2. A binding system for forming a strip binding on a sheaf of papers comprising:
a. first binding strip means located on one side of said sheaf of papers including a plurality of thermoplastic studs extending therefrom,
b. a sheaf of papers having a plurality of holes corresponding in number and placement to the number of studs of said first binding strip means,
c. a second binding strip means located on the other side of said sheaf of papers comprising a backing member having a series of countersunk holes therethrough corresponding in number and placement to the number of studs on the first binding strip means,
d. gripping means located on said other side of said sheaf of papers for grasping the protruding ends of said studs extending past said second binding strip means and pulling on said studs to compress said sheaf of papers, said gripping means being the sole means for compressing said sheaf of papers,
e. heading means for engaging the shanks of said studs and forming a bulge within the countersunk portions of said second binding strip means,
f. heating means for heating said heading means, and
g. knife means for severing the end of said studs flush with the said second binding strip means, and said knife means being located between said second binding strip and said gripping means such that the ends of said studs extend beyond said knife means.
3. The apparatus of claim 2 wherein said knife means comprises a plate with two horizontal sections joined by an inclined section and wherein a series of keyhole shaped openings are provided with a circular portion and an elongated portion and wherein said elongated portion has a pair of inclined edges which comprise said heading means and which heads said studs as said knife means is driven into engagement with said studs.
4. The apparatus of claim 2 wherein said knife means comprises a flat plate having a plurality of keyhole shaped openings formed therein, each having a circular portion and an elongated portion, and wherein each elongated portion has a pair of inclined edges which comprise said heading means and which heads said stud as said blade means is moved into engagement with said stud.
5. The apparatus of claim 2 wherein said knife means comprises a flat plate having a plurality of keyhole shaped openings formed therein, each of said openings having a pair of edges which comprise said heading means engaging the shanks of said studs, and whereby said shanks are headed as said flat plate moves upwardly.
Description
CROSS-REFERENCE TO RELATED APPLICATION

This is a continuation-in-part of application Ser. No. 868,275 filed May 29, 1986 entitled STRIP BINDER, abandoned Apr. 18, 1988.

SUMMARY OF THE INVENTION

Hot melt binding devices are known wherein a male binding strip having a plurality of thermoplastic studs is employed with a female binding strip, wherein the parts are pressed together and rivet heads are formed by heating the tips of the studs, forming a bound book. Such devices, as have been used in the past, have required a heavy superstructure including a binding bar which presses the parts together and holds them while the studs are cut and/or formed into rivet heads.

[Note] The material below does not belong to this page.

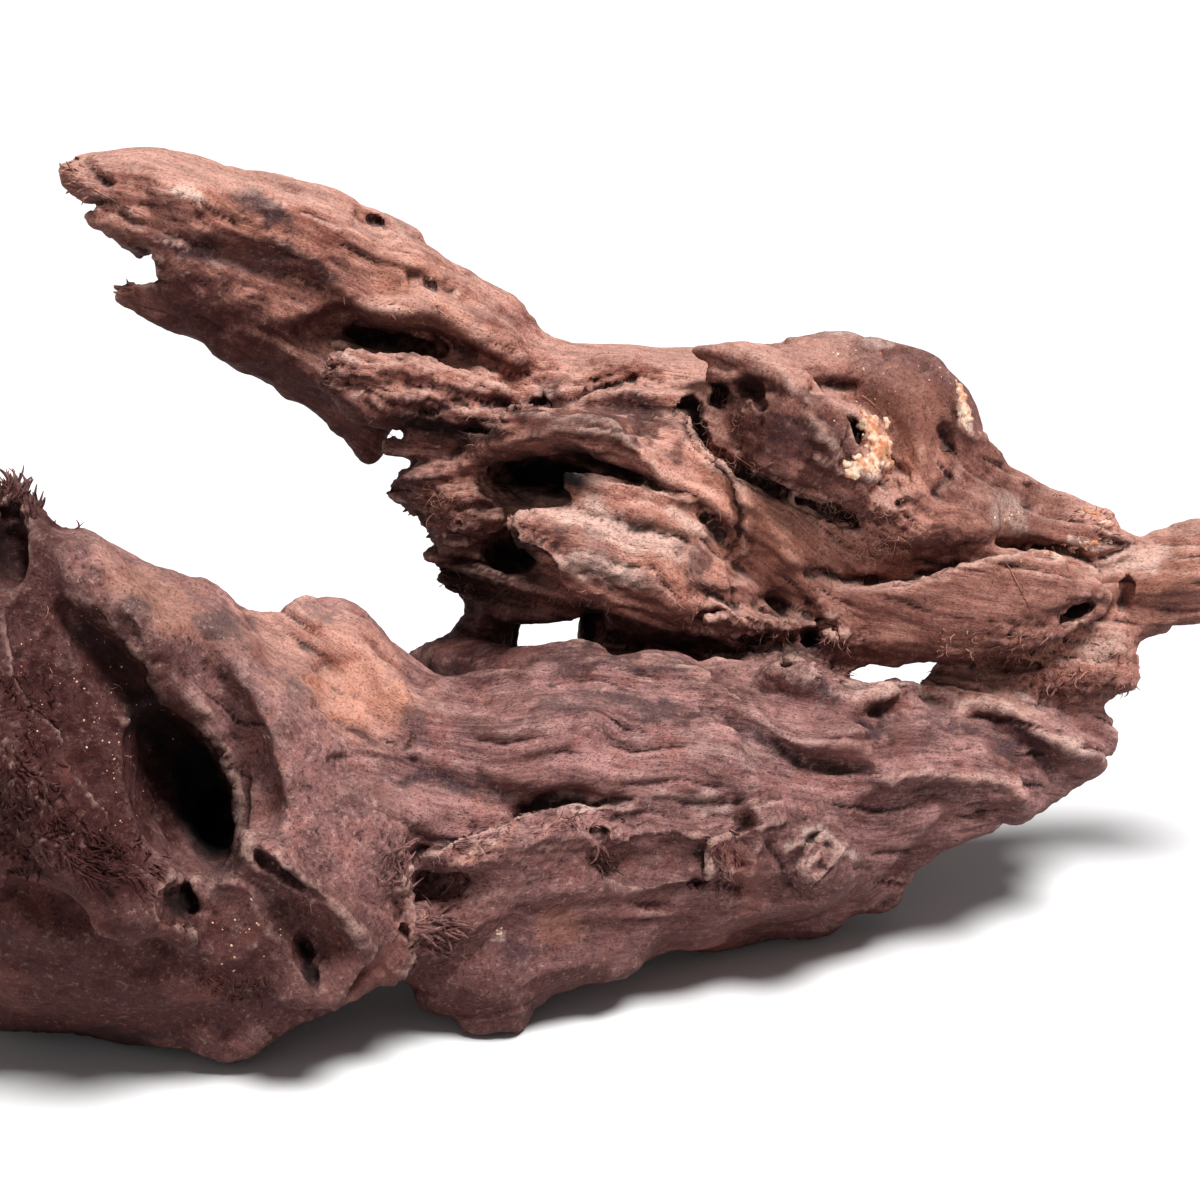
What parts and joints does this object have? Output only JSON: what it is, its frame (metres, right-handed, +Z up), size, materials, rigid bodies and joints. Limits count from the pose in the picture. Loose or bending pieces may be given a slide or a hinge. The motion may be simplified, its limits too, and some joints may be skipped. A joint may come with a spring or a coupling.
{
  "type": "ironwood piece",
  "caption": "Gnarled weathered ironwood: a thick trunk lies in front, a hollow limb rises behind it on short roots. Stands by itself as decor or a perch.",
  "frame": {"origin": "centre of the bounding box's underside, on the surface that the wood stands on", "axes": "+X from the thick torn end of the trunk to the thin branch, +Y from the trunk at the front to the rooted limb at the back, +Z up"},
  "size_m": [0.5232, 0.256, 0.2773],
  "materials": {
    "ironwood": "weathered, matt"
  },
  "bodies": {
    "root": {"ironwood_piece": "ironwood"}
  },
  "joints": []
}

The present invention does not require any such binding bar or superstructure and can be in the form of a flat platen wherein the material to be bound is merely placed on the platen with the studs extending through holes, so that all of the compressing and binding action takes place beneath the flat platen. Thus, there are no upstanding parts and no possiblity of catching fingers or the like in a binding bar.

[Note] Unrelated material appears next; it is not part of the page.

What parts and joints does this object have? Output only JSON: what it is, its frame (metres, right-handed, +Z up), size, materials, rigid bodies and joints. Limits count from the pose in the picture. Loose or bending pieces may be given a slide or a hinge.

The hot melt binding systems used in the past have utilized thermoplastic binding strips wherein the studs are cast integral with the male binding strip. In accordance with the present invention, the binding strips can be made with separate parts wherein only the studs need be made of a thermoplastic material. Thus, the backing strips can be made of a relatively inexpensive material or even cardboard since strength is needed only in the immediate vicinity of the studs and the balance of the binding strip serves primarily a decorative purpose. Thus, the present invention enables one to use less expensive materials than have heretofore been known.

Further, if the studs are separate, the binding strips can be identical so it is not necessary to mold and stock two types of strips.

Other features and objects of the invention will be brought out in the balance of the specification.

BRIEF DESCRIPTION OF THE DRAWINGS

FIG. 1 is a perspective view of a sheaf of papers bound in accordance present invention.

FIG. 2 is an enlarged section on the line 2--2 of FIG. 1.

FIG. 3 is an exploded view illustrating the binding apparatus and process.

FIG. 4 is a section through a post at the beginning of a binding operation showing the start of the pulling action when the parts are pulled together in a compressed relationship.

FIG. 5 is a view on the line 5--5 FIG. 4.

FIG. 6 is a section through a post showing the beginning of the heading of the post.

FIG. 7 is a section on the line 7--7 of FIG. 6.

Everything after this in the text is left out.